Sony: What were once strengths are now weaknesses

In the late 1980s, I worked for Toshiba and traveled frequently to Japan. The Japanese electronics brands that we know in the U.S. look considerably different in Japan. One big difference is that they were in lots of (sometimes bizarre) businesses. In those days, Sony offered financial services. It sold real estate and ran an Internet service provider. It ran a travel agency. Every big Japanese electronics firm was diversified in ways that would cause you to do a double-take to make sure you had read that sign correctly. Panasonic refrigerators? Check. Hitachi air conditioners? Check.

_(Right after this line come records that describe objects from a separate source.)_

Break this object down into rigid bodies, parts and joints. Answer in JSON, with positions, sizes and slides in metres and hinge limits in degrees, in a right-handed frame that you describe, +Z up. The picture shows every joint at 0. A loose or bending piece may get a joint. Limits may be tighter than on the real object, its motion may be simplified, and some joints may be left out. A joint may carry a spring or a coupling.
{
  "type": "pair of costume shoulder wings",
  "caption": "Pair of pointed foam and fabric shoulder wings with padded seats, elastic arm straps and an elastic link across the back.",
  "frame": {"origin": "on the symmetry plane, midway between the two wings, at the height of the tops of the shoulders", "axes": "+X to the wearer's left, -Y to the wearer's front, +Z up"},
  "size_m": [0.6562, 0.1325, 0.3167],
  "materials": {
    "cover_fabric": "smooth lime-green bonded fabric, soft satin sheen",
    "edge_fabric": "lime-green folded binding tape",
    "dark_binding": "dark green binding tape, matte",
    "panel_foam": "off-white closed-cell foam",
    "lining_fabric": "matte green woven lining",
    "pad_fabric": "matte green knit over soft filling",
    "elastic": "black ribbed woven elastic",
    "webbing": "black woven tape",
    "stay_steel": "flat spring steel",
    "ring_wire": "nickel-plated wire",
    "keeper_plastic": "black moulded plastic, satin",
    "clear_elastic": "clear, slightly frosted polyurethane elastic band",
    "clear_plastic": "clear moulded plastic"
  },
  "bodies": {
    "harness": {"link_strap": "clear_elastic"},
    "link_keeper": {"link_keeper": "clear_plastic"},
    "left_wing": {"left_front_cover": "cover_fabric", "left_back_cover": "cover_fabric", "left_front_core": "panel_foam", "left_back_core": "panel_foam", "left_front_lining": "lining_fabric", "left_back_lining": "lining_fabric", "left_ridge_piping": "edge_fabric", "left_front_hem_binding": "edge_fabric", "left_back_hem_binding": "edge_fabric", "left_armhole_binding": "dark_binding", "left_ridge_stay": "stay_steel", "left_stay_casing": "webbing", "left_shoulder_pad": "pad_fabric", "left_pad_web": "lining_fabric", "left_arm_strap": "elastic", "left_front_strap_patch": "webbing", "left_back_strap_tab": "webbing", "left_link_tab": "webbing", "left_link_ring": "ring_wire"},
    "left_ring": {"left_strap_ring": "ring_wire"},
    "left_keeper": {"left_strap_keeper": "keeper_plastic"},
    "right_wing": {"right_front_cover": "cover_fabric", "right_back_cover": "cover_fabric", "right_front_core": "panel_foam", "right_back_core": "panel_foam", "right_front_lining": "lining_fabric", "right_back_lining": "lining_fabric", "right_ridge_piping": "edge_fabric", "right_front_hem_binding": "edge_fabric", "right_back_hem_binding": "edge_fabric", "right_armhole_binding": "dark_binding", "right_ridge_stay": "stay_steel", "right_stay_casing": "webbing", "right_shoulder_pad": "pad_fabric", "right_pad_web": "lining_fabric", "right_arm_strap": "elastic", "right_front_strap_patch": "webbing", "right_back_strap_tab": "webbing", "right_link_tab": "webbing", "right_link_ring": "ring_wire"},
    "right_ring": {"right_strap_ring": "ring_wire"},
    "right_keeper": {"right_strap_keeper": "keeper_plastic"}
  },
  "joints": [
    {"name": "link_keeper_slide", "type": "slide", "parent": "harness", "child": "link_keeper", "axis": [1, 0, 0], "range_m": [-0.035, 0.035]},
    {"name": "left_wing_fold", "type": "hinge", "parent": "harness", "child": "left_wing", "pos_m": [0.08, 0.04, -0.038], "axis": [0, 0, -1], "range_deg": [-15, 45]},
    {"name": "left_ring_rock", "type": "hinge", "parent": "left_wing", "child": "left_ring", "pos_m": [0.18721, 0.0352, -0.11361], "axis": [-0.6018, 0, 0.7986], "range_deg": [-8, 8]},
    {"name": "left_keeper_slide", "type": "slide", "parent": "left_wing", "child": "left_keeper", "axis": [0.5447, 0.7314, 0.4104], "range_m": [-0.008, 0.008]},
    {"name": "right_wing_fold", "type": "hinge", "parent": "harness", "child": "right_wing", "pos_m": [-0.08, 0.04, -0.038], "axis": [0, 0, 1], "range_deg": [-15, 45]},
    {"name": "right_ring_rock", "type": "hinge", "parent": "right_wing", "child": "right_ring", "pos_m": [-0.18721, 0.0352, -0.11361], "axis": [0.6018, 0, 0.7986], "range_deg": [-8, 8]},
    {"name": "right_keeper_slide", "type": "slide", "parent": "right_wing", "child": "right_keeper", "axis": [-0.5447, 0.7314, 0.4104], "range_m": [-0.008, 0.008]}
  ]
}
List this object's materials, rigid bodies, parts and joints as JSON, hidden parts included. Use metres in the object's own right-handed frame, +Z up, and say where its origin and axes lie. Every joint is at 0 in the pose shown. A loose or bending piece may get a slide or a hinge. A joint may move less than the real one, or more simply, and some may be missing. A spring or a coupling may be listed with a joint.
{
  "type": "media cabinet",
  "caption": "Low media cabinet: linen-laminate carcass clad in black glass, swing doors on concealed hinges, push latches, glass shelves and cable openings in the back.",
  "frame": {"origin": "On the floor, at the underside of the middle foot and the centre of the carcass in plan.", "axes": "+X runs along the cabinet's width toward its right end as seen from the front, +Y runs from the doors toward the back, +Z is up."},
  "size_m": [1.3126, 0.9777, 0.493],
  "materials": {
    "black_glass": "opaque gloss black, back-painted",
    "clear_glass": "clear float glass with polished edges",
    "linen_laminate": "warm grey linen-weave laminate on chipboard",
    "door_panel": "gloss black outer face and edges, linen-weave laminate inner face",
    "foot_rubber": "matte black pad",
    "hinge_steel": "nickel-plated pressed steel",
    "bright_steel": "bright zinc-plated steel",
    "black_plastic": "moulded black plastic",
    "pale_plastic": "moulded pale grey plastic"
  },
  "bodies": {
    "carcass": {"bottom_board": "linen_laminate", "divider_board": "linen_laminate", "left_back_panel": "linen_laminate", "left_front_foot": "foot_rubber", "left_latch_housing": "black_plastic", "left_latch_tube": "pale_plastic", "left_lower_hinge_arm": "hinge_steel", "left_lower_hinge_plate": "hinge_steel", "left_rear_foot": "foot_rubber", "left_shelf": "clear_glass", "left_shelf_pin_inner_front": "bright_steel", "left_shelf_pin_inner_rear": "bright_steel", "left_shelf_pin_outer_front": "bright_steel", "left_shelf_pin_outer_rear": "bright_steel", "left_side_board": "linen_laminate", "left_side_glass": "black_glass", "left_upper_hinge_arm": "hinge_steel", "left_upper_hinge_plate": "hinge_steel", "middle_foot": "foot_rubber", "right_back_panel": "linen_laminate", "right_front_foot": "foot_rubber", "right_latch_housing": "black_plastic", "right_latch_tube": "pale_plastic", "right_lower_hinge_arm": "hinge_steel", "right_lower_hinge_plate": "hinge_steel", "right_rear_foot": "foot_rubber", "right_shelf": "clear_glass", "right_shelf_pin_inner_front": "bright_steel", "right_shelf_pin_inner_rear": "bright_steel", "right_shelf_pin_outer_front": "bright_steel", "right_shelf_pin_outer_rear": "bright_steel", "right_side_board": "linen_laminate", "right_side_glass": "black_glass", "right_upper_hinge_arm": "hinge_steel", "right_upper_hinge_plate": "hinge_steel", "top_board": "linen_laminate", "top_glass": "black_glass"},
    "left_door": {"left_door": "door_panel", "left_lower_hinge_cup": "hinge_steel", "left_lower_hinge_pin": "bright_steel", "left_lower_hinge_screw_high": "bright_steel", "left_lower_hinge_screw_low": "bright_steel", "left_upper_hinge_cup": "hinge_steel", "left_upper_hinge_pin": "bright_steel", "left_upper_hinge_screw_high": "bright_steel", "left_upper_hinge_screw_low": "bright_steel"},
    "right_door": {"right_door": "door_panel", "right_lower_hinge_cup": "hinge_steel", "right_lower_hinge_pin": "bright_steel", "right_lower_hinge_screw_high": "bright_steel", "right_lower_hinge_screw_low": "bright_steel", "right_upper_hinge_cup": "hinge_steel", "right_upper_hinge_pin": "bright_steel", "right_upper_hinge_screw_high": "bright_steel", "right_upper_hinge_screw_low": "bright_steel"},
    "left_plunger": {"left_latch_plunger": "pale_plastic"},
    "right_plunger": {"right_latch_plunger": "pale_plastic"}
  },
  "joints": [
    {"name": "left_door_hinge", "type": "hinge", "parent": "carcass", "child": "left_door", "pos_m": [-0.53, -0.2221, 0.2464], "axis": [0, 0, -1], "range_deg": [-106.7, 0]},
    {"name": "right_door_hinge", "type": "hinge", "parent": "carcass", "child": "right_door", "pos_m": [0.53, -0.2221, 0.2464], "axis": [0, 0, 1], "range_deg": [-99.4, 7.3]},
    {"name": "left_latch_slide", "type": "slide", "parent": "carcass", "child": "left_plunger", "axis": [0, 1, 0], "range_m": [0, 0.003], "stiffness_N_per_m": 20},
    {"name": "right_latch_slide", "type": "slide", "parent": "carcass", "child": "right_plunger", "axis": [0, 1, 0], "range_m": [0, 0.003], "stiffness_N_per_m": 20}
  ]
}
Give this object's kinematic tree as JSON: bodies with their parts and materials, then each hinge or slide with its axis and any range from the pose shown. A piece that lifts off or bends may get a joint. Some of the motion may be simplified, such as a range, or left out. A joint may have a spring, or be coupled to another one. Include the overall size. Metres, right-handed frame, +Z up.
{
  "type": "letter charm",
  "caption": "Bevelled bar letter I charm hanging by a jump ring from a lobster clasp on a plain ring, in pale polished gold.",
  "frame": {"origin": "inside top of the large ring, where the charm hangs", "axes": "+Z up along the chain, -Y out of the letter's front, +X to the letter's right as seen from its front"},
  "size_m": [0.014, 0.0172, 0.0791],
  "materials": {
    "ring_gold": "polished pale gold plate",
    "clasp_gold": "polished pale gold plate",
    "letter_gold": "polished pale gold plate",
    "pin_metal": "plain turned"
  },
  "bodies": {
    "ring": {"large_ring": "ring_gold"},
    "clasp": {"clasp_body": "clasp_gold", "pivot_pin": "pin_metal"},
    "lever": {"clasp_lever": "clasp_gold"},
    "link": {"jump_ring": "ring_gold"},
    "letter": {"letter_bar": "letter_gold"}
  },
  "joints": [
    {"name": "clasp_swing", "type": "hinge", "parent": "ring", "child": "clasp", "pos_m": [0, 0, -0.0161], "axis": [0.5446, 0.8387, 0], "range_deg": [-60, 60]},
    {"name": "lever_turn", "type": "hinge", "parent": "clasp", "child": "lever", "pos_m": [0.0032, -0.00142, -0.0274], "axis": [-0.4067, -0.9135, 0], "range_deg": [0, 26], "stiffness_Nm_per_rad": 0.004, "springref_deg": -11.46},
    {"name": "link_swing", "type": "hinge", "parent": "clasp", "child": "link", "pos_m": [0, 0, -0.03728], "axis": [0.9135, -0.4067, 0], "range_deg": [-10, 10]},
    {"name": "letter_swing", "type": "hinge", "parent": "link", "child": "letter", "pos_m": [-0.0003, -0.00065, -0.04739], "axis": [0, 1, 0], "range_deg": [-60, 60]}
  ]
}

Today's New York Times has an article on Sony's pursuit of a ..."Bold Success to Match Its Scale." The article starts with a description of a new Sony store in Nagoya, Japan that's largely a clone of the Apple Store design, then talks about how Sony's new 3D HDTVs and partnership with Google are evidence of a comeback. However, it's Sony's very scale that's at the core of many of its problems.

As the article points out, the Sony store is a spin on Apple's successful model (although it can also be said that Apple took its inspiration from the Sony Style stores that started in Apple's backyard in San Francisco.) Sony is already somewhat late to 3D; Samsung and LG are already shipping 3D HDTVs, and Panasonic will be showing its $20,000 3D camcorder at NAB in a couple of weeks. It's building a Sony Online Store that's basically iTunes several years late. The Sony/Google/Intel initiative is following the same course that Apple took a few years ago with Apple TV. Sony's new Playstation Move controller looks like a Wiimote with a dollop of ice cream on top.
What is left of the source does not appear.